Your task is to quote, unchanged, only the lines from the one with "return piece" through the one with "bpy.data.objects.remove(obj)", both ends included.

:: RECORDS SUPPLIED

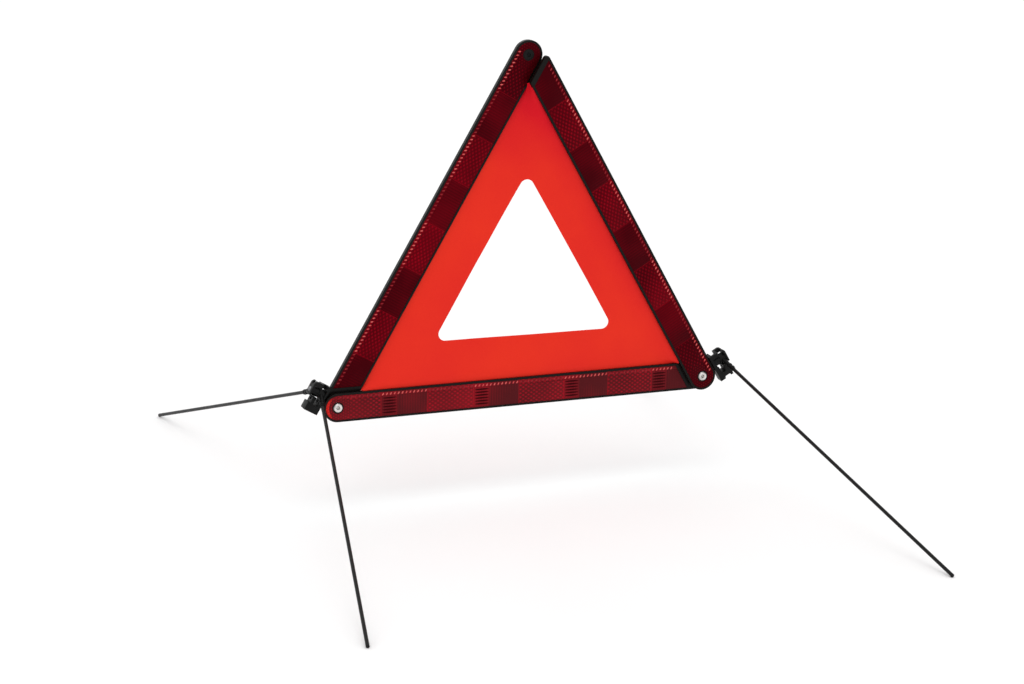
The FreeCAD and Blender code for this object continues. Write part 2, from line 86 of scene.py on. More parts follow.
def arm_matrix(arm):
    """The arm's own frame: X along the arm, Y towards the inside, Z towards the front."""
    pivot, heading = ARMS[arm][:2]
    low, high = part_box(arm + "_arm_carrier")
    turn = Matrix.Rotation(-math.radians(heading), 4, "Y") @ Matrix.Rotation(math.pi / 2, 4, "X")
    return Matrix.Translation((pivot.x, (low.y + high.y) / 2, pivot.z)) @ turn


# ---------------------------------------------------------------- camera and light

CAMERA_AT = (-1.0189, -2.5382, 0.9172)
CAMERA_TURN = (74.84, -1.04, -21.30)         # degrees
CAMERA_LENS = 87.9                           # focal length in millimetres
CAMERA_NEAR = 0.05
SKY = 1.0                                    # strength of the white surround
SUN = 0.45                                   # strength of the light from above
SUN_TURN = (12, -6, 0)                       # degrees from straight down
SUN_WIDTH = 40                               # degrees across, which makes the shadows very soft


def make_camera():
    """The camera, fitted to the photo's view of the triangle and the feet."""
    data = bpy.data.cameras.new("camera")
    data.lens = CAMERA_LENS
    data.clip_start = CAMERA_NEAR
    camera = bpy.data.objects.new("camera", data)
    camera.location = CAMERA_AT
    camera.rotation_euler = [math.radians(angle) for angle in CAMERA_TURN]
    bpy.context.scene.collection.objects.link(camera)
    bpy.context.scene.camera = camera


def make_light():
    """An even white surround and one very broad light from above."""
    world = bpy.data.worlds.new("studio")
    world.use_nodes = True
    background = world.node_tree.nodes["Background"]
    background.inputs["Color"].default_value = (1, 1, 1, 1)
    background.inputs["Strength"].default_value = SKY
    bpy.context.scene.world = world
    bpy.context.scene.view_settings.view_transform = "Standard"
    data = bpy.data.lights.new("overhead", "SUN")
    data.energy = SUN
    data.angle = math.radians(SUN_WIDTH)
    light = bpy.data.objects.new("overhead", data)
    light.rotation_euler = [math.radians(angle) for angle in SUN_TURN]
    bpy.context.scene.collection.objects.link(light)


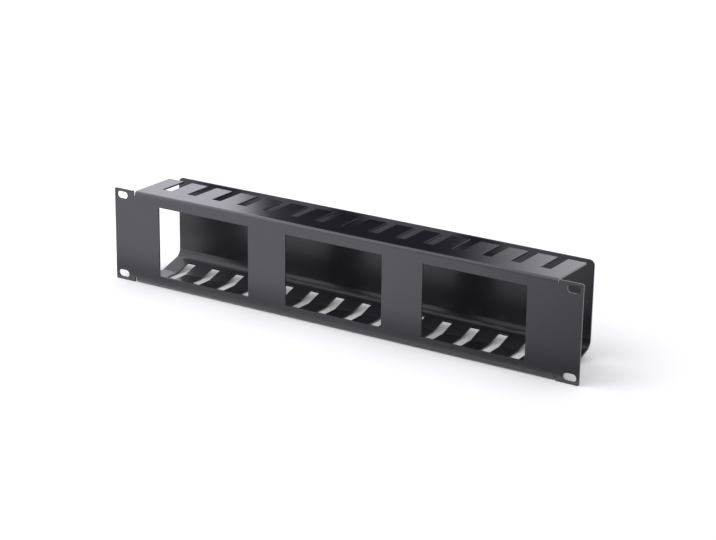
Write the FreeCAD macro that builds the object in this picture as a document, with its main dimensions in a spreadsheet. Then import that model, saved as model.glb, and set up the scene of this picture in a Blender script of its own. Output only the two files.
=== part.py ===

::::
:: RECORDS SUPPLIED

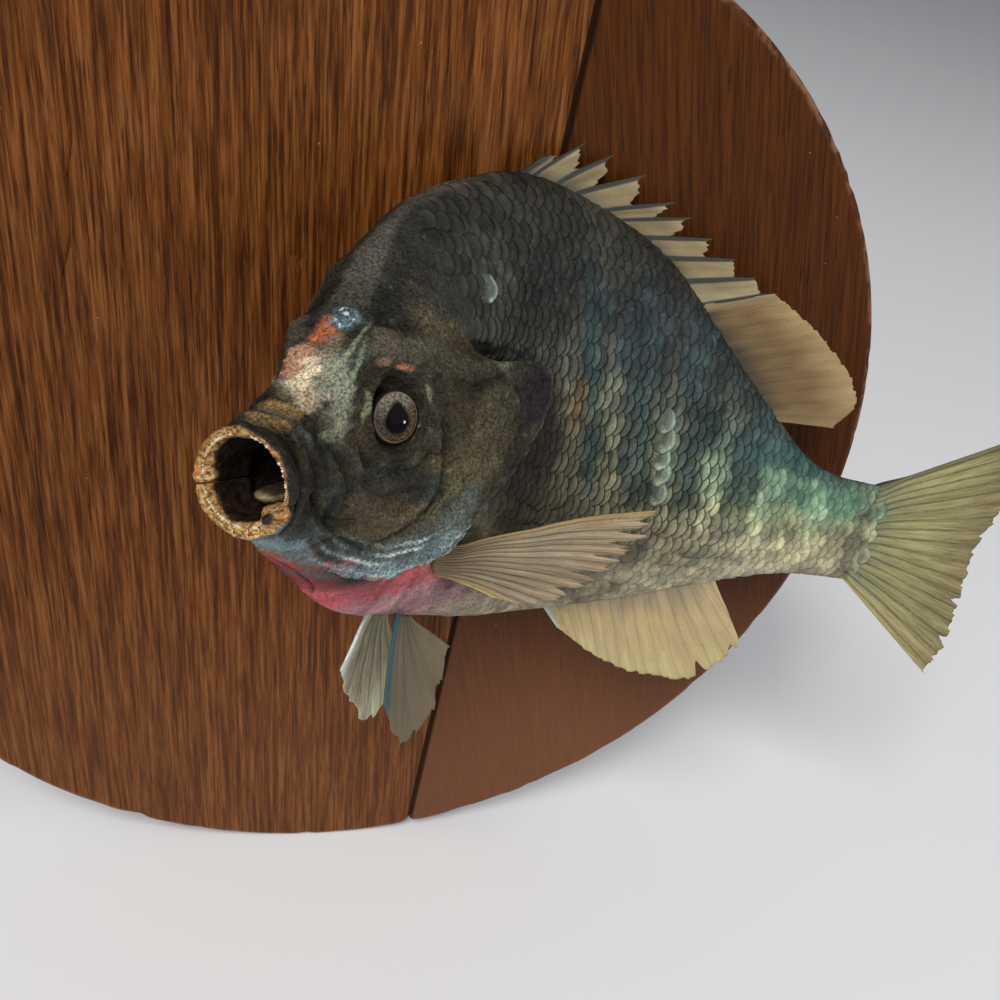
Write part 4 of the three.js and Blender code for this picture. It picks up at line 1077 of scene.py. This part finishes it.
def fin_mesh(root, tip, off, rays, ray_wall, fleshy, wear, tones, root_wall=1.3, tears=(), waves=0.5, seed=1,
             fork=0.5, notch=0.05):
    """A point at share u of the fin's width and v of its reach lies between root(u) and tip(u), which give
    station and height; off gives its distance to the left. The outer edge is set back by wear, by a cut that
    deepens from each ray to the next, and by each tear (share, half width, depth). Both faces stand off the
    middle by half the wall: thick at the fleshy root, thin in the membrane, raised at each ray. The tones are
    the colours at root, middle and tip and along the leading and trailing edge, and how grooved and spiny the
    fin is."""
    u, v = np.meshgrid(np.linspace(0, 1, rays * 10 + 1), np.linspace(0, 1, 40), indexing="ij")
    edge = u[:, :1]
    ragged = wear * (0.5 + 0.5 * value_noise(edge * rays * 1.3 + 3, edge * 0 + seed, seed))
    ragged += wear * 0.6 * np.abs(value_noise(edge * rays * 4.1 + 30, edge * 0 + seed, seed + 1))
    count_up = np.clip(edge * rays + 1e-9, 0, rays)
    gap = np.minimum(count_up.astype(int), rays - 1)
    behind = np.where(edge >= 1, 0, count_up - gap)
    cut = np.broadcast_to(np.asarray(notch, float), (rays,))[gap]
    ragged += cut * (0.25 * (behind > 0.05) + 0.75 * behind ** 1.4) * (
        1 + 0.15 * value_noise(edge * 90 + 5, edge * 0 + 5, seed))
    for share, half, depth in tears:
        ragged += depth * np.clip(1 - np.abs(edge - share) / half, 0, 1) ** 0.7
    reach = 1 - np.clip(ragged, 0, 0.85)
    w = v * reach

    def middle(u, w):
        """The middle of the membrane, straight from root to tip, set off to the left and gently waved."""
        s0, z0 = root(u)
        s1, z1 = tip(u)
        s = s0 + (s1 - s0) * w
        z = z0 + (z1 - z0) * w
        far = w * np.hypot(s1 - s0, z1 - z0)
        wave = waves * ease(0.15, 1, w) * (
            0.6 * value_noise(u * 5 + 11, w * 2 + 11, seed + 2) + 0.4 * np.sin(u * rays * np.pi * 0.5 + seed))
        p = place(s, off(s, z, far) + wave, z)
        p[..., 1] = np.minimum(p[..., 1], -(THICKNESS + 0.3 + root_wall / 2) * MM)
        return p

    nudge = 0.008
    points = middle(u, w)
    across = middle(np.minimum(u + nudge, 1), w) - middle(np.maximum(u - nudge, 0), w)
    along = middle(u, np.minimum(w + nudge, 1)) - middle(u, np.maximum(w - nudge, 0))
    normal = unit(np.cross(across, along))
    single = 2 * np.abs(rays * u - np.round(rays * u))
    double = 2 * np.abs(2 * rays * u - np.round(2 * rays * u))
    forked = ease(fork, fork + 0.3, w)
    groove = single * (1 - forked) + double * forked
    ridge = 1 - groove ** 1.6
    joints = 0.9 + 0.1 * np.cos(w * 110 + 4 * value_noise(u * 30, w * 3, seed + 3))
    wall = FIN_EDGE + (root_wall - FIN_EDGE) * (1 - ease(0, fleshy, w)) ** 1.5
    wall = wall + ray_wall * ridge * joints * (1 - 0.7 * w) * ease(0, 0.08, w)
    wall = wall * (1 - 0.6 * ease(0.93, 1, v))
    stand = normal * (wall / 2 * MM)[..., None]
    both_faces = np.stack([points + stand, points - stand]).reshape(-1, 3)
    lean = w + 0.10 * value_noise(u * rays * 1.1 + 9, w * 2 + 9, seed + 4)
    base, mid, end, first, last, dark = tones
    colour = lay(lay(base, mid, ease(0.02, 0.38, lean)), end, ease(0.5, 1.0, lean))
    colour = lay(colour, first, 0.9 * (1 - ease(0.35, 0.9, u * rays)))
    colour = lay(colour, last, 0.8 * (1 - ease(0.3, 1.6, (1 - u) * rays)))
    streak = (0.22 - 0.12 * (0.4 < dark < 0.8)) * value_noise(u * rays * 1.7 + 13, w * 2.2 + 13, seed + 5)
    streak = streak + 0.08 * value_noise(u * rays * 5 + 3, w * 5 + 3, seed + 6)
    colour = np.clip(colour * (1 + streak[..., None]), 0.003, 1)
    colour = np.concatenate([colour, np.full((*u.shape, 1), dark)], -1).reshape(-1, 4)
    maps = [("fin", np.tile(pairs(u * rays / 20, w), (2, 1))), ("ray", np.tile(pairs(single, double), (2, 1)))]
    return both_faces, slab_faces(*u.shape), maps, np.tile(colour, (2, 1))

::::
:: RECORDS SUPPLIED

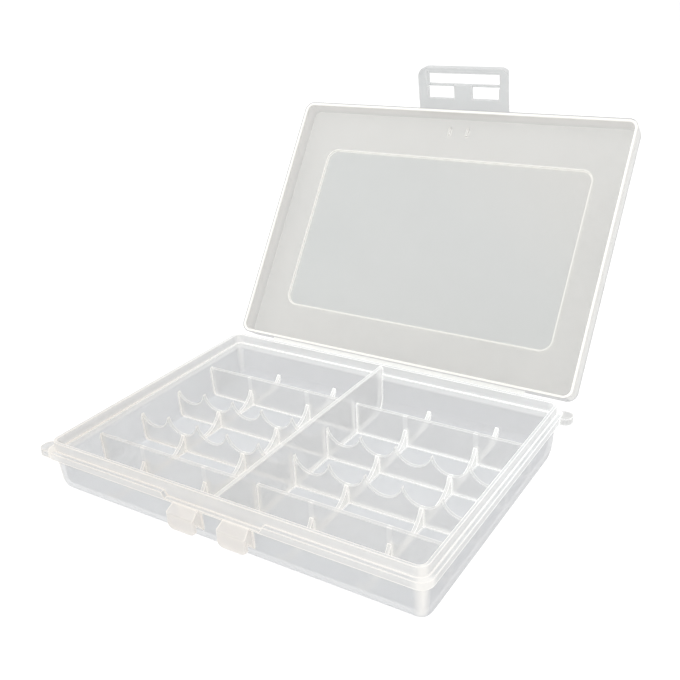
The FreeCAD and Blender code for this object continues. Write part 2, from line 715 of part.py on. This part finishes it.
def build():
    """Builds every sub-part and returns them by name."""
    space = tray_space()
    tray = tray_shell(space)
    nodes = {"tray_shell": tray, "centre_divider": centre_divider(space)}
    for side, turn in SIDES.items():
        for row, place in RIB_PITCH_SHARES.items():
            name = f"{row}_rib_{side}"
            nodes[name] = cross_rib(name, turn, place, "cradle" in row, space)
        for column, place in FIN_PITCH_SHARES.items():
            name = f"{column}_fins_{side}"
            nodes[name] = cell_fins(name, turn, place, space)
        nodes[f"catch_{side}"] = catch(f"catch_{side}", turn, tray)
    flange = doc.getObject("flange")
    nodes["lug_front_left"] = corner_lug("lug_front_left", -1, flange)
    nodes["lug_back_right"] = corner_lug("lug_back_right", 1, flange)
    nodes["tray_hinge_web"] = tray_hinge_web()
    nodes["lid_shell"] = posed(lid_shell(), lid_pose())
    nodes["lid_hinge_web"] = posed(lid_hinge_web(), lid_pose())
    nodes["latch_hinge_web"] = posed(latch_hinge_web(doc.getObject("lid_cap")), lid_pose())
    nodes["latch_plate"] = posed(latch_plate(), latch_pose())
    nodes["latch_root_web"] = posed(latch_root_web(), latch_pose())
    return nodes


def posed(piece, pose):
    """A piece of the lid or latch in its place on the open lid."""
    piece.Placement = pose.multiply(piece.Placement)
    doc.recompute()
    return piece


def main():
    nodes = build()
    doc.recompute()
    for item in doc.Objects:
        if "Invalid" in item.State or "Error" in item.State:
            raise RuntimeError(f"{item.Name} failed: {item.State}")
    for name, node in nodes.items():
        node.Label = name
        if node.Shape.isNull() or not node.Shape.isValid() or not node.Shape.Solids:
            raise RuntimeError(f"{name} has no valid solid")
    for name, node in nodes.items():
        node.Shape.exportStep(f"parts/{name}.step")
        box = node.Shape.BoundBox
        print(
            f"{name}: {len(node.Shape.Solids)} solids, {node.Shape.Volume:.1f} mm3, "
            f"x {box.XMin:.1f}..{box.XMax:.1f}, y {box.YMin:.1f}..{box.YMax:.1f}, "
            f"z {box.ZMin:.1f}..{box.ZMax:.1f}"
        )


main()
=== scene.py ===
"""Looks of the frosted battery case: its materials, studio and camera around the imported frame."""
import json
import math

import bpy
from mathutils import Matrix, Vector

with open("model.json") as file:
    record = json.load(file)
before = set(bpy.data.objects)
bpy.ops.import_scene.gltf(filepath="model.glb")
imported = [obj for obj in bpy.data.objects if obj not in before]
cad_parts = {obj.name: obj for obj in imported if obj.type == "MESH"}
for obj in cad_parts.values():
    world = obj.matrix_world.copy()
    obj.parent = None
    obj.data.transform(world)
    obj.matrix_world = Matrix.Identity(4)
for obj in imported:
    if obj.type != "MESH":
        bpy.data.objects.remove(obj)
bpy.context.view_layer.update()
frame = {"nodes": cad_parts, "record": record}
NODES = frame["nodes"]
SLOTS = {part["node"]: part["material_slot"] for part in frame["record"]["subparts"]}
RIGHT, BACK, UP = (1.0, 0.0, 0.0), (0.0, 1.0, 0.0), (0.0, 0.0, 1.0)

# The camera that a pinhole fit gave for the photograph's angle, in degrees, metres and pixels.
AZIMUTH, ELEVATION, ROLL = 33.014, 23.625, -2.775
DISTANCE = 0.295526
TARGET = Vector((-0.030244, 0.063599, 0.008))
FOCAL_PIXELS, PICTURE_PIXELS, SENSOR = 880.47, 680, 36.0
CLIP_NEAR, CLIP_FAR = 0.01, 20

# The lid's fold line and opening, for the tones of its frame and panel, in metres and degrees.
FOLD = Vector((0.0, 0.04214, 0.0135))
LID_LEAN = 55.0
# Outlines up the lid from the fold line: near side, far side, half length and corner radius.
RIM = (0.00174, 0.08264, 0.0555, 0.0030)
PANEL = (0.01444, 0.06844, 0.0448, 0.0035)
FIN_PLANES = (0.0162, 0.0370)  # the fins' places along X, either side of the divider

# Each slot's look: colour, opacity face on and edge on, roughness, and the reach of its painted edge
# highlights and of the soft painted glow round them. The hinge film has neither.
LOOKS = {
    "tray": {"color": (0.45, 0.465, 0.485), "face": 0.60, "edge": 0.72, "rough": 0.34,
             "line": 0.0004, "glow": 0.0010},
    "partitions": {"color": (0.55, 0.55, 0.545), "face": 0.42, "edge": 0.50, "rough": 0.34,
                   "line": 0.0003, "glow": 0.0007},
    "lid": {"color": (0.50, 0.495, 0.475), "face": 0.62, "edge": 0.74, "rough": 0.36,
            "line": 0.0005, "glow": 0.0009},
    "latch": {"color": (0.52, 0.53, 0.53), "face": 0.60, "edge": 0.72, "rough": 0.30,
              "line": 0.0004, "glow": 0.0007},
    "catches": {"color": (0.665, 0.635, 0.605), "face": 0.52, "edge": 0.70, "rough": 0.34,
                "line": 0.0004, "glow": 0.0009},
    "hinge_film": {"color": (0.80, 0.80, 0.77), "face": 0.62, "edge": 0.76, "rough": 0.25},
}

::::

▶ _RESULT FOR THIS TASK_:
    return piece


def main():
    nodes = build()
    doc.recompute()
    for item in doc.Objects:
        if "Invalid" in item.State or "Error" in item.State:
            raise RuntimeError(f"{item.Name} failed: {item.State}")
    for name, node in nodes.items():
        node.Label = name
        if node.Shape.isNull() or not node.Shape.isValid() or not node.Shape.Solids:
            raise RuntimeError(f"{name} has no valid solid")
    for name, node in nodes.items():
        node.Shape.exportStep(f"parts/{name}.step")
        box = node.Shape.BoundBox
        print(
            f"{name}: {len(node.Shape.Solids)} solids, {node.Shape.Volume:.1f} mm3, "
            f"x {box.XMin:.1f}..{box.XMax:.1f}, y {box.YMin:.1f}..{box.YMax:.1f}, "
            f"z {box.ZMin:.1f}..{box.ZMax:.1f}"
        )


main()
=== scene.py ===
"""Looks of the frosted battery case: its materials, studio and camera around the imported frame."""
import json
import math

import bpy
from mathutils import Matrix, Vector

with open("model.json") as file:
    record = json.load(file)
before = set(bpy.data.objects)
bpy.ops.import_scene.gltf(filepath="model.glb")
imported = [obj for obj in bpy.data.objects if obj not in before]
cad_parts = {obj.name: obj for obj in imported if obj.type == "MESH"}
for obj in cad_parts.values():
    world = obj.matrix_world.copy()
    obj.parent = None
    obj.data.transform(world)
    obj.matrix_world = Matrix.Identity(4)
for obj in imported:
    if obj.type != "MESH":
        bpy.data.objects.remove(obj)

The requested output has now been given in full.